== ENTRIES SUPPLIED
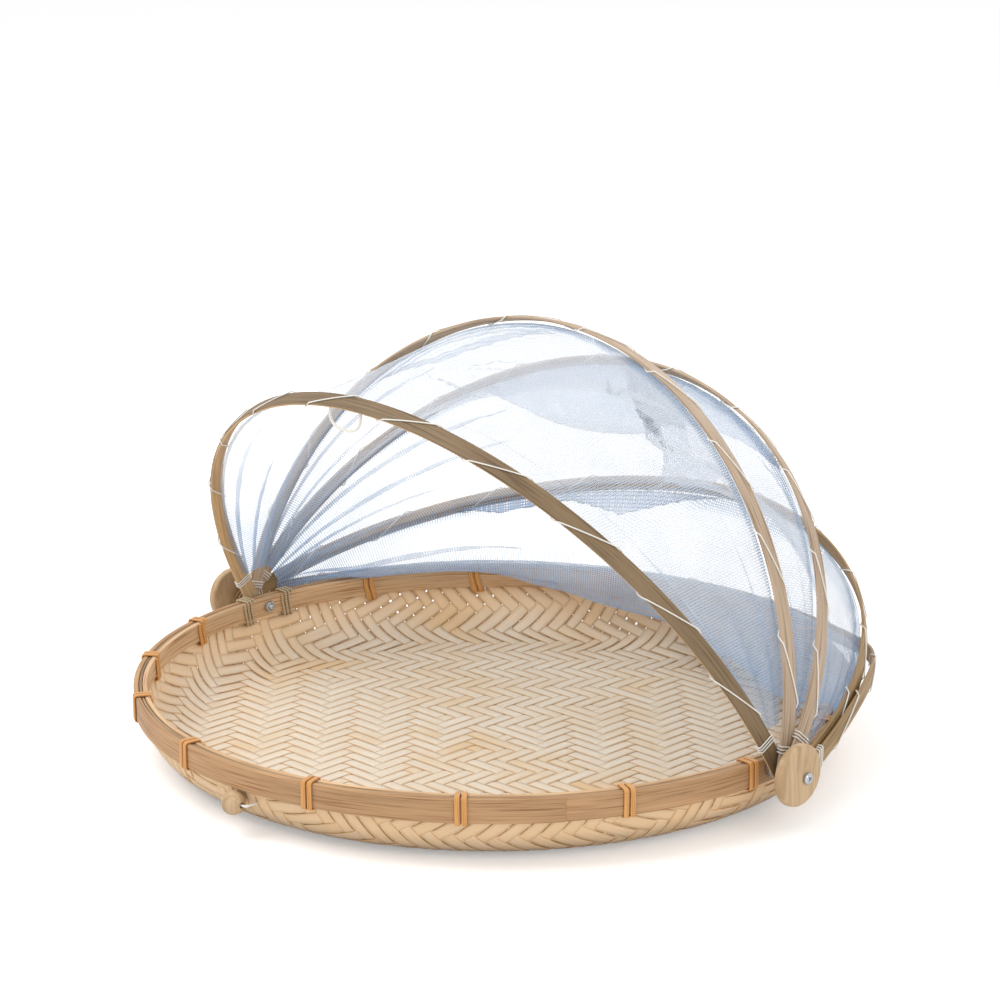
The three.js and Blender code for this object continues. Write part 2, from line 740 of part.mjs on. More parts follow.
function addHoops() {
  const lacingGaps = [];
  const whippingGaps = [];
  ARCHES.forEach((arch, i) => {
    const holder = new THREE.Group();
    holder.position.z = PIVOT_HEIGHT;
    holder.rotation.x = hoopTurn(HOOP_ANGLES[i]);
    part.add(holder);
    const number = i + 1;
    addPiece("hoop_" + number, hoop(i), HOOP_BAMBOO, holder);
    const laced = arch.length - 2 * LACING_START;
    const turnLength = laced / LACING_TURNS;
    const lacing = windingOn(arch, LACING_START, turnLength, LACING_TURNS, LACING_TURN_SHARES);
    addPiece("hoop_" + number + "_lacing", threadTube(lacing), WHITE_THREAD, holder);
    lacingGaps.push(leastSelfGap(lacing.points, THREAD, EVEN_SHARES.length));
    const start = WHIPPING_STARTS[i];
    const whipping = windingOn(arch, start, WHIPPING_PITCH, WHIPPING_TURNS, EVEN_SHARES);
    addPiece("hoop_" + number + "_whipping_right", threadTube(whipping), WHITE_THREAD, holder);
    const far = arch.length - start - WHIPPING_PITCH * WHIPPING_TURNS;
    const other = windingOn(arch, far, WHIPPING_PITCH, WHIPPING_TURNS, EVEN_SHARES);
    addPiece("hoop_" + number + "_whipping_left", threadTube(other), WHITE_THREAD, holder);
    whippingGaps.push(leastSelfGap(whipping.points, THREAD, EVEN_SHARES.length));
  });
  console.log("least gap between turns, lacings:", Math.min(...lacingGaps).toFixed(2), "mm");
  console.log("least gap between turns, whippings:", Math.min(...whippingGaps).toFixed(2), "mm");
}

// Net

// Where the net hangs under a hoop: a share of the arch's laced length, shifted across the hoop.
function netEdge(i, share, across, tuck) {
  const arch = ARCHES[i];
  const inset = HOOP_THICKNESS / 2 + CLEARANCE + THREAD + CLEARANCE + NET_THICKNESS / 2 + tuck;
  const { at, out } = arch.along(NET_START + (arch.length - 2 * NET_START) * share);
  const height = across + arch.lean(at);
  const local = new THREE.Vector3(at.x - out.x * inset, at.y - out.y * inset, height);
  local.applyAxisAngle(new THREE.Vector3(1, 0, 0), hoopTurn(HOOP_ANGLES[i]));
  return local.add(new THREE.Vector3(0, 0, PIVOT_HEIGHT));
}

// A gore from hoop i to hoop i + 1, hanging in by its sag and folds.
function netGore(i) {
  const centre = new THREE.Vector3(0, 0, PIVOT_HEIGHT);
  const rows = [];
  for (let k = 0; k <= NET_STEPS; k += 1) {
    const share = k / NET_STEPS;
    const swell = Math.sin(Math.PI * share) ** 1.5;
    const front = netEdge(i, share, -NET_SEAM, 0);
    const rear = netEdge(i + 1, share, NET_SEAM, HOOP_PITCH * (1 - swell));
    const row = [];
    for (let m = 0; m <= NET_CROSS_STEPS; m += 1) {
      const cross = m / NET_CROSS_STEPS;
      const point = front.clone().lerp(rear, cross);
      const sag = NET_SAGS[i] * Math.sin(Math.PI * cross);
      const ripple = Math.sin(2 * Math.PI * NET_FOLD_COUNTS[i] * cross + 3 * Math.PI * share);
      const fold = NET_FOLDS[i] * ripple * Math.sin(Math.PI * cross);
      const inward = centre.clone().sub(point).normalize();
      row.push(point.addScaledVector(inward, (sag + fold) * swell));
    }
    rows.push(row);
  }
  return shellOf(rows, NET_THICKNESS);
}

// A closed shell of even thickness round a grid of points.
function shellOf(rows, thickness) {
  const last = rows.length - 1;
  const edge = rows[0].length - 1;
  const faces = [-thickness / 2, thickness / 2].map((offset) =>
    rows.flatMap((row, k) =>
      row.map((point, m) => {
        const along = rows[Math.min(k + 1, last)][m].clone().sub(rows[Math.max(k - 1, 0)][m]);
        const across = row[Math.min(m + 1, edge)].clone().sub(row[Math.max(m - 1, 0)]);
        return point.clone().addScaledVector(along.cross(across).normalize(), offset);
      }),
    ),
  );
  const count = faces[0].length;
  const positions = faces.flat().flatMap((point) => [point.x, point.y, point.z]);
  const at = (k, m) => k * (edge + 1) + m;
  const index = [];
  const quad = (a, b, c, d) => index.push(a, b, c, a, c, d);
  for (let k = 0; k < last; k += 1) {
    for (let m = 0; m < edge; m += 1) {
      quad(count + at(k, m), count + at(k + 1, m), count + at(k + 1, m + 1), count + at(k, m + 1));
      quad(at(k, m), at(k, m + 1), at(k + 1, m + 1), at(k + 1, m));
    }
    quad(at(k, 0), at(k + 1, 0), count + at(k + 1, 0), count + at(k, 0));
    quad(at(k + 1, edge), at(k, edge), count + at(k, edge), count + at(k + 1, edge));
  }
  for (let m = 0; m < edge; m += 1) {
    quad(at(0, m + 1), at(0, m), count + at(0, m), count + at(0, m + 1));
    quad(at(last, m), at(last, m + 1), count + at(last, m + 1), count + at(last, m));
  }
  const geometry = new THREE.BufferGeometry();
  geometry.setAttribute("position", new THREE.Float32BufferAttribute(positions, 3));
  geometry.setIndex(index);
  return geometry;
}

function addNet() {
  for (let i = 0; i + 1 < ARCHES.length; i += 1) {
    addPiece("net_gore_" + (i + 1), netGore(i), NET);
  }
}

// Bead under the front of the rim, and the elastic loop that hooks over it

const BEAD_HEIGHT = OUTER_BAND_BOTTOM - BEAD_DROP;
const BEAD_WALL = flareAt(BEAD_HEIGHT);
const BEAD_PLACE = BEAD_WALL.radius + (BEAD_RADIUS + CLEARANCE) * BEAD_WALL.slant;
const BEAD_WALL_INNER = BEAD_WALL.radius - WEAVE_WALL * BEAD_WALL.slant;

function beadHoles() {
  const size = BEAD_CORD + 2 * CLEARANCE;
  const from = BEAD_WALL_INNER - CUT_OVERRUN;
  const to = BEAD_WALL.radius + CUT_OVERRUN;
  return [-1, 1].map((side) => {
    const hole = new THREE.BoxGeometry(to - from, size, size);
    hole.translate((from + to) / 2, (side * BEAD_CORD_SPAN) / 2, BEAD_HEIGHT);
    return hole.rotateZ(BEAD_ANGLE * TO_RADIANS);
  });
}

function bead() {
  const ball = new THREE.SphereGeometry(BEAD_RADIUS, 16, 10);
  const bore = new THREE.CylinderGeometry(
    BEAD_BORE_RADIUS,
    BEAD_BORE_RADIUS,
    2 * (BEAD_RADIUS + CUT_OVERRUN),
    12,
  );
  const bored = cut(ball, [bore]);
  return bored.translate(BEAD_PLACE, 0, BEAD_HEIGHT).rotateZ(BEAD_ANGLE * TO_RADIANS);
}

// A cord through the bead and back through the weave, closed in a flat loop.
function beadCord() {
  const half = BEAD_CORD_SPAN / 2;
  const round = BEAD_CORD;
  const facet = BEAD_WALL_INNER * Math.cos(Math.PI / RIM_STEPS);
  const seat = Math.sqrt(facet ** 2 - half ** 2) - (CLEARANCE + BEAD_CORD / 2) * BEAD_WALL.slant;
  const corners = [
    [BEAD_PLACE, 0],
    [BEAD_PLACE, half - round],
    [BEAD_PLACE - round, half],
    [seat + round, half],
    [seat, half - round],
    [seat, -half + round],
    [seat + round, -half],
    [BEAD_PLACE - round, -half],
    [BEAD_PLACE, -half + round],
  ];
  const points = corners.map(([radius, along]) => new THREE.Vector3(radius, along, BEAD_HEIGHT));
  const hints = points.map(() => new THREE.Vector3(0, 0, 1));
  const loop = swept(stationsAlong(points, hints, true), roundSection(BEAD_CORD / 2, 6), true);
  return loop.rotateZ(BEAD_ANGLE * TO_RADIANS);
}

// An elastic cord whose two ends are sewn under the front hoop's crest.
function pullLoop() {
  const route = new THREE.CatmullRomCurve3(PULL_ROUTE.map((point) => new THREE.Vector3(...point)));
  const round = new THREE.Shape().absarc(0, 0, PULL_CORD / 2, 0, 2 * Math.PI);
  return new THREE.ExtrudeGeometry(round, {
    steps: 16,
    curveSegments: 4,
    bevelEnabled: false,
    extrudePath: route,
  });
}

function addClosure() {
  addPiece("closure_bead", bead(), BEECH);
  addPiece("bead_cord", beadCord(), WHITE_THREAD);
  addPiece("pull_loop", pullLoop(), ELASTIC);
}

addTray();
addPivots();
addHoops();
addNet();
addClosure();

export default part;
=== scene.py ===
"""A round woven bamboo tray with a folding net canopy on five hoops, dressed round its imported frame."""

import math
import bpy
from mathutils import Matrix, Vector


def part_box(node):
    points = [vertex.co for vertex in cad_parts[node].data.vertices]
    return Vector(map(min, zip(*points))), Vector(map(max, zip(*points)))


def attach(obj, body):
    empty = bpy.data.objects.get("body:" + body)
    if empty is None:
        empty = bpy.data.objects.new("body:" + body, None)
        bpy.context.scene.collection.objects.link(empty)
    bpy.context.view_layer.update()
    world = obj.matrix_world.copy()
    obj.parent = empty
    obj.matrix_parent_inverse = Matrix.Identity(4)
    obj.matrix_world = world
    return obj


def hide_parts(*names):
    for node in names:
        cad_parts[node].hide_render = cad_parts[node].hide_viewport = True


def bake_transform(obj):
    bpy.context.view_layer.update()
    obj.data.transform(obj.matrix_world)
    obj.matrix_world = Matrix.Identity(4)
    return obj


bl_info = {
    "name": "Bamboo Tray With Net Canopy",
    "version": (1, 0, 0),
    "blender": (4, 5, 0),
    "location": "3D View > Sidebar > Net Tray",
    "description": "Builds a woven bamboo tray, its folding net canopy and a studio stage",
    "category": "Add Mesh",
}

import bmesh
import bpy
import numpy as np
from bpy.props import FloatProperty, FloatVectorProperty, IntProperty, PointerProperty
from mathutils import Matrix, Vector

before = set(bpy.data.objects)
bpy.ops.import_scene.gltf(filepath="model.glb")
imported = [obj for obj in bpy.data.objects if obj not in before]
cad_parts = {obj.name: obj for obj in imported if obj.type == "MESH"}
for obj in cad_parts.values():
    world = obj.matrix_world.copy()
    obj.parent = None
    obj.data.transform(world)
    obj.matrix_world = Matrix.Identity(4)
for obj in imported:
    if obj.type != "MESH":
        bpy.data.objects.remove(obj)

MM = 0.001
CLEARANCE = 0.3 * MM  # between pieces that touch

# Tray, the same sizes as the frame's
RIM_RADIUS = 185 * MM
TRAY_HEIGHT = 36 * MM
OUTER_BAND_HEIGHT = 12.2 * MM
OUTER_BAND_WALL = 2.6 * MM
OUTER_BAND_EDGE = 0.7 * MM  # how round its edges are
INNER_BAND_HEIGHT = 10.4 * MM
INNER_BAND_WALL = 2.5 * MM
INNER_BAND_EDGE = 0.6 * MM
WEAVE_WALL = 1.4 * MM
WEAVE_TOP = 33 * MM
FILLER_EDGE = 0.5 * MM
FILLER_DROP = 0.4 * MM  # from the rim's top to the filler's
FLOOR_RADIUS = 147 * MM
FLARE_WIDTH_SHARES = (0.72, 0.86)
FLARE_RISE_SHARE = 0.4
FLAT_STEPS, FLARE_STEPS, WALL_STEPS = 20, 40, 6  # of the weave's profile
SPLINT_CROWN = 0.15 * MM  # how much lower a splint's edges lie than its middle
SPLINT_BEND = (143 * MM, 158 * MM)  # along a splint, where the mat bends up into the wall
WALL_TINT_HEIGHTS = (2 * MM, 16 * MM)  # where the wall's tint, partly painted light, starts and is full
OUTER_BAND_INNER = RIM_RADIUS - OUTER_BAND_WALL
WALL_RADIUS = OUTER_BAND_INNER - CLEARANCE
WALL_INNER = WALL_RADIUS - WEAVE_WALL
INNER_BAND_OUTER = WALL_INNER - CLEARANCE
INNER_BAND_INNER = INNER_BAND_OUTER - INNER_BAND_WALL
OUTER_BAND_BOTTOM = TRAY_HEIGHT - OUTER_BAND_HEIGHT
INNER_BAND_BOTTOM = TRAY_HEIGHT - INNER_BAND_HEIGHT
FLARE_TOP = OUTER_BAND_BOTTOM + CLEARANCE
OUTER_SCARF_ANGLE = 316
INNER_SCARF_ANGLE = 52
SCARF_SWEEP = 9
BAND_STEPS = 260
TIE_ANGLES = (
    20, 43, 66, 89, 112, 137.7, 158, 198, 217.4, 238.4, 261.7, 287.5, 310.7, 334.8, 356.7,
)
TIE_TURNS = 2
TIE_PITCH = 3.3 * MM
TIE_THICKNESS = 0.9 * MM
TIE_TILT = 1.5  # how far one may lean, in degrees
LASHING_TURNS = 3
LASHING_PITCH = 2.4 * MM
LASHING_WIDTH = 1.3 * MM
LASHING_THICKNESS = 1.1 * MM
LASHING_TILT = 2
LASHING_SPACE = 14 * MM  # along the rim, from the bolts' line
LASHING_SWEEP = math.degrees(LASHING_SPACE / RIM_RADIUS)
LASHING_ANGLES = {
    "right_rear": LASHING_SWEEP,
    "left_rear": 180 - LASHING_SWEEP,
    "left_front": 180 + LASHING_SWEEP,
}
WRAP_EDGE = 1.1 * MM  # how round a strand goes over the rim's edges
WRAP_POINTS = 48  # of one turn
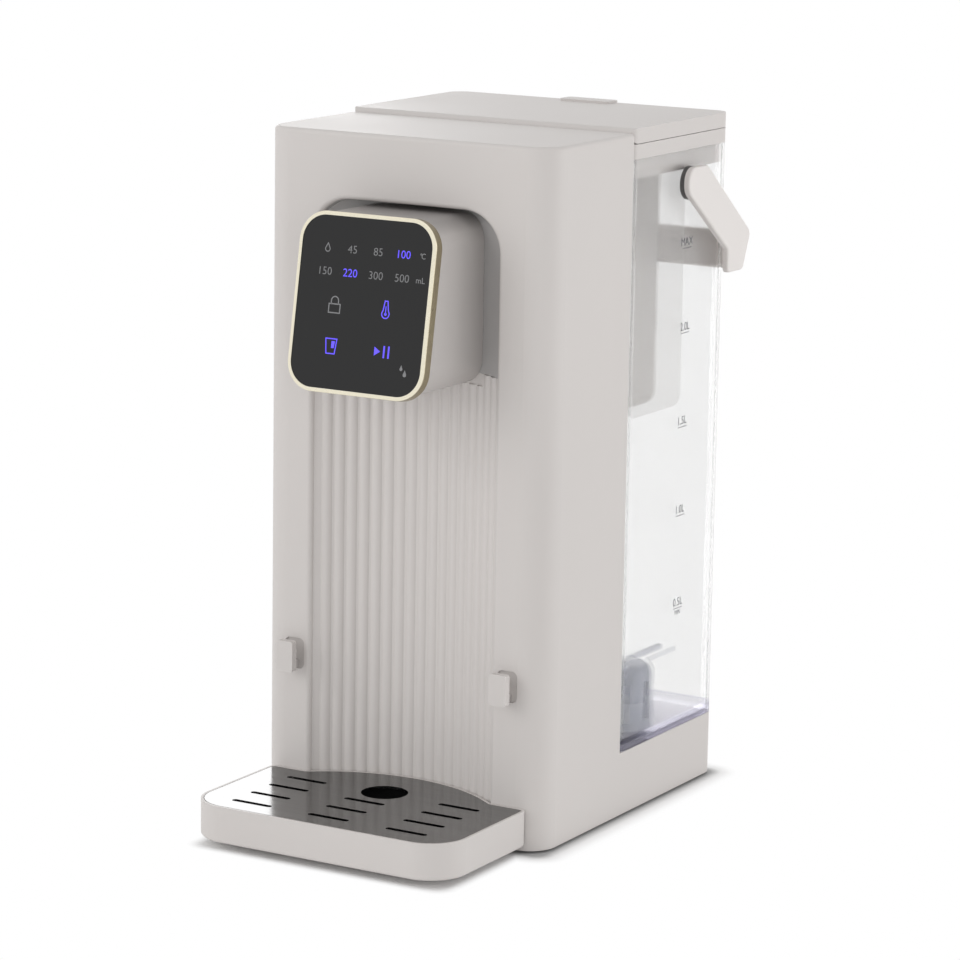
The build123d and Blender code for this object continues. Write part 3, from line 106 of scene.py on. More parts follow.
====
WHAT THE EXERCISE ASKS: Count every line in the entries above where the word "body" appears; respond with the number alone.

WRITTEN ANSWER: 3